◆ REQUIREMENT
Give the lines of the material verbatim, from the first line to the line with "return gate", including both.
○ ○ ○ ○ ○ ○ ○
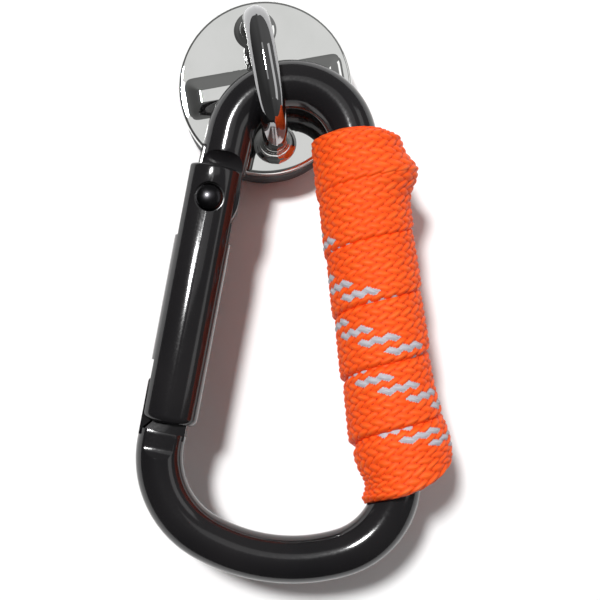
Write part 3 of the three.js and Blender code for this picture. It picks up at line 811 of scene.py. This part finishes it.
def gate_tube():
    low, high = GATE_TIP_ROUNDING, GATE_TOP_ROUNDING
    lower = [(GATE_RADIUS - low * (1 - math.sin(a)), -GATE_TIP + low * (1 - math.cos(a)))
             for a in np.linspace(0, math.pi / 2, 9)]
    upper = [(GATE_RADIUS - high * (1 - math.cos(a)), GATE_TOP - high * (1 - math.sin(a)))
             for a in np.linspace(0, math.pi / 2, 6)]
    gate = turned_down([(0, -GATE_TIP)] + lower + upper + [(0, GATE_TOP)], 96)
    swing = GATE_TOP_SWING
    keep = [(swing * math.cos(a), swing * math.sin(a)) for a in np.linspace(0, math.pi, 40)]
    keep += [(-swing, -GATE_TIP - 2), (swing, -GATE_TIP - 2)]
    combine(gate, prism("tool", keep, -FAR, FAR), "INTERSECT")
    slot = [(-FAR, -HINGE_SLOT_END), (FAR, -HINGE_SLOT_END), (FAR, FAR), (-FAR, FAR)]
    combine(gate, prism("tool", slot, -SLOT_HALF, SLOT_HALF), "DIFFERENCE")
    inner = NOSE_INNER + 0.3
    slot = [(-FAR, -GATE_TIP - 1), (inner, -GATE_TIP - 1), (inner, -NOSE_SLOT_START),
            (-FAR, -NOSE_SLOT_START)]
    combine(gate, prism("tool", slot, -SLOT_HALF, SLOT_HALF), "DIFFERENCE")
    combine(gate, bar("tool", 2, (0, 0), BORE_RADIUS, -BORE_END, -HINGE_SLOT_END + 1, 40), "DIFFERENCE")
    combine(gate, bar("tool", 1, (0, 0), PIN_HOLE, -FAR, FAR, 40), "DIFFERENCE")
    for start, end in ((-FAR, -RIVET_SEAT), (RIVET_SEAT, FAR)):
        combine(gate, bar("tool", 1, (0, 0), RIVET_RECESS, start, end, 64), "DIFFERENCE")
    soften(gate, 0.14)
    move_mesh(gate, HANG @ GATE_FRAME)
    shade_by_angle(gate, 40)
    return gate


RIVET_HEAD = 2.28
RIVET_DOME = 1.12          # height of the domed head
RIVET_SHANK = 1.3


def hinge_rivet():
    seat = RIVET_SEAT + 0.3
    dome = [(RIVET_HEAD * math.sin(a), -(seat - 0.1) - RIVET_DOME * math.cos(a))
            for a in np.linspace(0, math.pi / 2, 14)]
    front = dome + [(RIVET_HEAD, -seat + 0.05), (2.1, -seat + 0.12)]
    shank = [(RIVET_SHANK, -seat + 0.12), (RIVET_SHANK, seat - 0.12)]
    profile = front + shank + [(r, -y) for r, y in front[::-1]]
    rivet = lathe("rivet", profile, 64)
    fix_normals(rivet)
    shade_by_angle(rivet, 45)
    move_mesh(rivet, HANG @ GATE_FRAME)
    return rivet


finish_piece(gate_tube(), BLACK, "gate_arm", ["gate"])
finish_piece(hinge_rivet(), RIVET, "gate_arm", ["hinge_rivet"])


# ---------------------------------------------------------------- cord wound on the spine

TAPE_WIDTH = 12.3
TAPE_RADIUS = 7.72         # outer radius at the lower edge of each turn
YARN_ANGLE = math.radians(26.6)
YARN_WIDTH = 1.03
YARN_HEIGHT = 0.47
BACK_LEVEL = 6.3           # the cord is pressed flatter behind this, to pass over the cap's rib
BACK_SHARE = 0.42
TRACER_EVERY = 18          # yarns from one tracer group to the next
TRACER_SHIFT = 8
TRACER_YARNS = 3
FIRST_TURN, LAST_TURN = -0.42, 5.72
TOP_LIMIT = -1.1
TOP_TILT = 0.9             # how much lower the top edge is at the right
START_TILT = 2.3           # extra slope of the tape's lower edge where it starts


def lower_edge(turns):
    """Distance down the spine to the lower edge of the tape, after so many turns."""
    swing = 0.9 * np.sin(2 * math.pi * turns)
    level = 60.3 - 11.15 * turns + 0.15 * turns ** 2 + swing
    late = np.maximum(turns - 4.9, 0)
    return level + 3.2 * late ** 1.6


def start_shift(turns):
    """How much further down the lower edge is in the first turn, where the tape is spread."""
    tilt = START_TILT * np.sin(2 * math.pi * turns) * smooth((0.75 - turns) / 0.5)
    return -tilt - 12 * np.maximum(-0.25 - turns, 0)


def spine_place(down):
    """Points of the rod's centre line at distances down the spine, and their outward normals."""
    angle = np.where(down < 0, -down / TOP_RADIUS,
                     np.where(down > SPINE_LENGTH, -(down - SPINE_LENGTH) / SPINE_CORNER, 0.0))
    x = np.where(down > SPINE_LENGTH, spine_corner.x + SPINE_CORNER * np.cos(angle),
                 np.where(down < 0, TOP_RADIUS * np.cos(angle), TOP_RADIUS))
    z = np.where(down > SPINE_LENGTH, -SPINE_LENGTH + SPINE_CORNER * np.sin(angle),
                 np.where(down < 0, TOP_RADIUS * np.sin(angle), -down))
    return x, z, np.cos(angle), np.sin(angle)


def braid(u, v):
    """Height, tracer mark and yarn coordinates of a two over two braid."""
    a = (u * math.sin(YARN_ANGLE) + v * math.cos(YARN_ANGLE)) / YARN_WIDTH
    b = (u * math.sin(YARN_ANGLE) - v * math.cos(YARN_ANGLE)) / YARN_WIDTH
    i, j = np.floor(a), np.floor(b)
    phase = np.mod(j - i, 4)
    first_on_top = phase < 2
    start_b = np.where(phase == 0, j, j - 1)
    start_a = np.where(phase == 3, i, i - 1)
    across = np.where(first_on_top, a - i - 0.5, b - j - 0.5)
    along = np.where(first_on_top, (b - start_b) / 2, (a - start_a) / 2)
    section = np.sqrt(np.clip(1 - (2 * across) ** 2, 0, 1))
    arch = 1 - np.abs(2 * along - 1) ** 2.4
    crown = section * (0.2 + 0.8 * arch)
    group = np.mod(i - TRACER_SHIFT, TRACER_EVERY)
    tracer = np.where(first_on_top & (group < TRACER_YARNS), 1.0, 0.0)
    yarn = np.stack([along * 2.6, across * YARN_WIDTH, np.where(first_on_top, i, j + 57)], -1)
    return crown, tracer, yarn


TAPE_TAPER = 0.4           # loss of radius from the tape's lower edge to its upper one
TAPE_EDGE = 1.35           # rounding of the lower edge
TUCK_WIDTH = 2.8           # strip along the upper edge that dips under the next turn
TUCK_DEPTH = 1.35
RIM_HEIGHT = 2.2           # the last turn curls in over this height at the top
LEAN = 0.35                # how far the winding sits to the right of the rod's centre
LOW_BULGE = (1.6, 52.5, 6.0)  # depth, place down the spine and half-length of each bulge
HIGH_BULGE = (2.1, 7.2, 2.8)
THIN_END = (2.2, 51, 11)   # depth, start and length of the thinner lower end at the left
END_LENGTH = 0.06          # turns over which the tape thins at its two ends
END_DEPTH = 1.6
ROD_CLEAR = 4.3            # the cord stays out of the rod
COLUMN_STEP = 0.21
ROWS = 66
# The tape's underside, from the upper edge to the lower one.
UNDERSIDE_V = np.array([TAPE_WIDTH - 0.4, TAPE_WIDTH * 0.75, TAPE_WIDTH * 0.5, 3.2, 1.6, 0.35])
UNDERSIDE_RADIUS = np.array([4.45, 4.45, 4.45, 4.6, 5.6, 6.0])


def bulge(down, shape):
    depth, place, half_length = shape
    return depth * np.exp(-((down - place) / half_length) ** 2)


def tape_section(outer):
    """Radius across the tape, from its rounded lower edge to the tucked upper one."""
    v = outer * TAPE_WIDTH
    sagitta = np.sqrt(np.clip(TAPE_EDGE ** 2 - (TAPE_EDGE - v) ** 2, 0, None))
    rounding = np.where(v < TAPE_EDGE, TAPE_EDGE - sagitta, 0)
    tuck = TUCK_DEPTH * smooth((v - (TAPE_WIDTH - TUCK_WIDTH)) / TUCK_WIDTH)
    return TAPE_RADIUS - TAPE_TAPER * outer - rounding - tuck


def tape_face(turns, phi, outer, down, top):
    """The outer face's radius without its yarns, its places down the spine, and where it is
    past the top."""
    over = np.clip((top + RIM_HEIGHT - down) / RIM_HEIGHT, 0, None)
    rim = np.clip(over, 0, 1)
    squeezed = top + RIM_HEIGHT - RIM_HEIGHT * np.tanh(over) / math.tanh(3.0)
    down = np.where(over > 0, squeezed, down)
    radius = np.broadcast_to(tape_section(outer), down.shape).copy()
    radius -= RIM_HEIGHT * (1 - np.sqrt(np.clip(1 - rim ** 2, 0.02, 1)))
    right_side = np.clip(np.sin(phi), 0, 1)[:, None]
    left_side = np.clip(-np.sin(phi), 0, 1)[:, None]
    radius += (bulge(down, LOW_BULGE) + bulge(down, HIGH_BULGE)) * right_side
    radius += LEAN * np.sin(phi)[:, None]
    thin_depth, thin_start, thin_length = THIN_END
    radius -= thin_depth * smooth((down - thin_start) / thin_length) * left_side
    from_start = smooth((turns - FIRST_TURN) / END_LENGTH)
    to_end = smooth((LAST_TURN - turns) / END_LENGTH)
    radius -= END_DEPTH * (1 - from_start * to_end)[:, None]
    return radius, down, over > 0


def tape_underside(turns, shift, top, radius):
    down = lower_edge(turns)[:, None] - UNDERSIDE_V[None, :]
    down = down + shift * (1 - UNDERSIDE_V[None, :] / TAPE_WIDTH)
    down = np.maximum(down, top + 0.4)
    inner = np.broadcast_to(UNDERSIDE_RADIUS, down.shape).copy()
    inner = np.minimum(inner, radius[:, :1] - 0.25)
    inner = np.maximum(inner, ROD_CLEAR + 0.1)
    inner[:, 0] = np.minimum(inner[:, 0], np.maximum(radius[:, -1] - 0.3, ROD_CLEAR))
    return inner, down


def around_spine(phi, radius, down):
    """Points at a radius from the rod, with the back pressed flatter."""
    x, z, nx, nz = spine_place(down)
    sin_phi = np.sin(phi)[:, None]
    y = -radius * np.cos(phi)[:, None]
    y = np.where(y > BACK_LEVEL, BACK_LEVEL + (y - BACK_LEVEL) * BACK_SHARE, y)
    return np.stack([x + radius * sin_phi * nx, y, z + radius * sin_phi * nz], -1)


def add_attribute(mesh, name, kind, field, values, columns):
    """Writes values on the outer face's points. The underside's points get 0."""
    spare = columns - values.shape[1]
    pad = ((0, 0), (0, spare)) + ((0, 0),) * (values.ndim - 2)
    layer = mesh.attributes.new(name, kind, "POINT")
    layer.data.foreach_set(field, np.pad(values, pad).astype(np.float32).ravel())


def cord_winding():
    columns = int((LAST_TURN - FIRST_TURN) * 2 * math.pi * TAPE_RADIUS / COLUMN_STEP)
    turns = np.linspace(FIRST_TURN, LAST_TURN, columns)
    phi = 2 * math.pi * turns
    outer = np.linspace(0, 1, ROWS)
    v = outer * TAPE_WIDTH
    shift = start_shift(turns)[:, None]
    top = TOP_LIMIT + TOP_TILT * np.sin(phi)[:, None]
    down = lower_edge(turns)[:, None] - v[None, :] + shift * (1 - outer[None, :])
    radius, down, past_top = tape_face(turns, phi, outer, down, top)
    u = (phi * TAPE_RADIUS)[:, None] + 0 * v[None, :]
    crown, tracer, yarn = braid(u, v[None, :] + 0 * u)
    tracer = np.where(past_top, 0.0, tracer)
    radius += YARN_HEIGHT * (crown - 0.6)
    inner, inner_down = tape_underside(turns, shift, top, radius)
    all_down = np.concatenate([down, inner_down], 1)
    all_radius = np.maximum(np.concatenate([radius, inner], 1), ROD_CLEAR)
    points = around_spine(phi, all_radius, all_down)
    count = all_down.shape[1]
    faces = grid_faces(columns, count, close_columns=True)
    faces.append(tuple(range(count)))
    last = (columns - 1) * count
    faces.append(tuple(last + k for k in reversed(range(count))))
    obj = mesh_object("cord_winding", points.reshape(-1, 3), faces)
    fix_normals(obj)
    add_attribute(obj.data, "tracer", "FLOAT", "value", tracer, count)
    add_attribute(obj.data, "crown", "FLOAT", "value", crown, count)
    add_attribute(obj.data, "yarn", "FLOAT_VECTOR", "vector", yarn, count)
    move_mesh(obj, HANG)
    return obj


finish_piece(cord_winding(), BRAID, "carabiner", ["cord_wrap"])


# ---------------------------------------------------------------- stage

WALL_SIZE = 240.0
wall = mesh_object("wall", [
    (-WALL_SIZE, 0.15, -WALL_SIZE), (WALL_SIZE, 0.15, -WALL_SIZE),
    (WALL_SIZE, 0.15, WALL_SIZE), (-WALL_SIZE, 0.15, WALL_SIZE),
], [(0, 1, 2, 3)])
wall.data.materials.append(wall_material())

AIM = photo_axes(3, -18, -33)


def lamp(name, azimuth, elevation, distance, size, watts, size_y=None):
    """An area lamp aimed at the object. Angles are seen from the object, azimuth to the right."""
    az, el = math.radians(azimuth), math.radians(elevation)
    away = photo_axes(math.sin(az) * math.cos(el), -math.cos(az) * math.cos(el), math.sin(el))
    data = bpy.data.lights.new(name, "AREA")
    data.shape = "DISK" if size_y is None else "RECTANGLE"
    data.size = size * MM
    if size_y is not None:
        data.size_y = size_y * MM
    data.energy = watts
    obj = bpy.data.objects.new(name, data)
    bpy.context.scene.collection.objects.link(obj)
    obj.location = (AIM + away * distance) * MM
    obj.rotation_mode = "QUATERNION"
    obj.rotation_quaternion = away.to_track_quat("Z", "Y")
    return obj


lamp("key", azimuth=-12, elevation=15, distance=1200, size=150, watts=14.6)
lamp("front_card", azimuth=0, elevation=17, distance=620, size=420, size_y=260, watts=0.2)
lamp("right_box", azimuth=52, elevation=8, distance=480, size=160, size_y=460, watts=0.23)

world = bpy.data.worlds.new("studio")
world.use_nodes = True
bpy.context.scene.world = world
nodes, links = world.node_tree.nodes, world.node_tree.links
direction = nodes.new("ShaderNodeTexCoord").outputs["Generated"]
toward = nodes.new("ShaderNodeVectorMath")
toward.operation = "DOT_PRODUCT"
links.new(direction, toward.inputs[0])
toward.inputs[1].default_value = photo_axes(0.62, -0.2, 0.75)
level = ramp(nodes, links, toward.outputs["Value"], (-0.5, 0.06), (0.95, 0.2))
background = nodes["Background"]
background.inputs["Color"].default_value = (1, 1, 1, 1)
strength = nodes.new("ShaderNodeMix")
strength.inputs["B"].default_value = 1
links.new(nodes.new("ShaderNodeLightPath").outputs["Is Camera Ray"], strength.inputs["Factor"])
links.new(level, strength.inputs["A"])
links.new(strength.outputs["Result"], background.inputs["Strength"])

bpy.context.scene.view_settings.view_transform = "Standard"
○ ○ ○ ○ ○ ○ ○
◆ FINISHED ANSWER
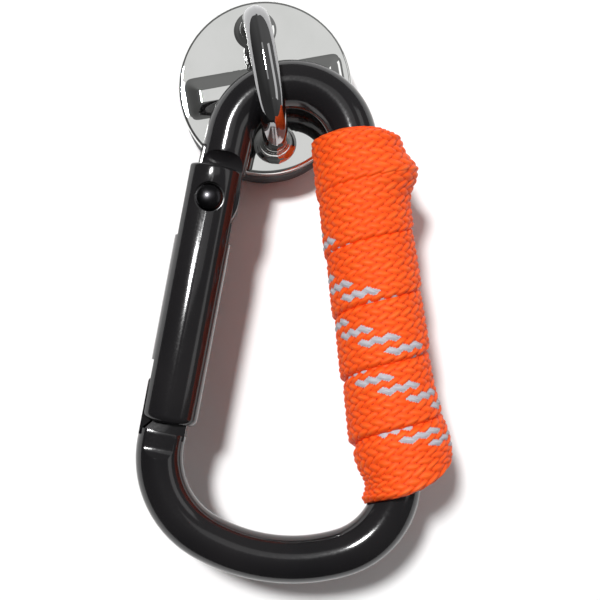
Write part 3 of the three.js and Blender code for this picture. It picks up at line 811 of scene.py. This part finishes it.
def gate_tube():
    low, high = GATE_TIP_ROUNDING, GATE_TOP_ROUNDING
    lower = [(GATE_RADIUS - low * (1 - math.sin(a)), -GATE_TIP + low * (1 - math.cos(a)))
             for a in np.linspace(0, math.pi / 2, 9)]
    upper = [(GATE_RADIUS - high * (1 - math.cos(a)), GATE_TOP - high * (1 - math.sin(a)))
             for a in np.linspace(0, math.pi / 2, 6)]
    gate = turned_down([(0, -GATE_TIP)] + lower + upper + [(0, GATE_TOP)], 96)
    swing = GATE_TOP_SWING
    keep = [(swing * math.cos(a), swing * math.sin(a)) for a in np.linspace(0, math.pi, 40)]
    keep += [(-swing, -GATE_TIP - 2), (swing, -GATE_TIP - 2)]
    combine(gate, prism("tool", keep, -FAR, FAR), "INTERSECT")
    slot = [(-FAR, -HINGE_SLOT_END), (FAR, -HINGE_SLOT_END), (FAR, FAR), (-FAR, FAR)]
    combine(gate, prism("tool", slot, -SLOT_HALF, SLOT_HALF), "DIFFERENCE")
    inner = NOSE_INNER + 0.3
    slot = [(-FAR, -GATE_TIP - 1), (inner, -GATE_TIP - 1), (inner, -NOSE_SLOT_START),
            (-FAR, -NOSE_SLOT_START)]
    combine(gate, prism("tool", slot, -SLOT_HALF, SLOT_HALF), "DIFFERENCE")
    combine(gate, bar("tool", 2, (0, 0), BORE_RADIUS, -BORE_END, -HINGE_SLOT_END + 1, 40), "DIFFERENCE")
    combine(gate, bar("tool", 1, (0, 0), PIN_HOLE, -FAR, FAR, 40), "DIFFERENCE")
    for start, end in ((-FAR, -RIVET_SEAT), (RIVET_SEAT, FAR)):
        combine(gate, bar("tool", 1, (0, 0), RIVET_RECESS, start, end, 64), "DIFFERENCE")
    soften(gate, 0.14)
    move_mesh(gate, HANG @ GATE_FRAME)
    shade_by_angle(gate, 40)
    return gate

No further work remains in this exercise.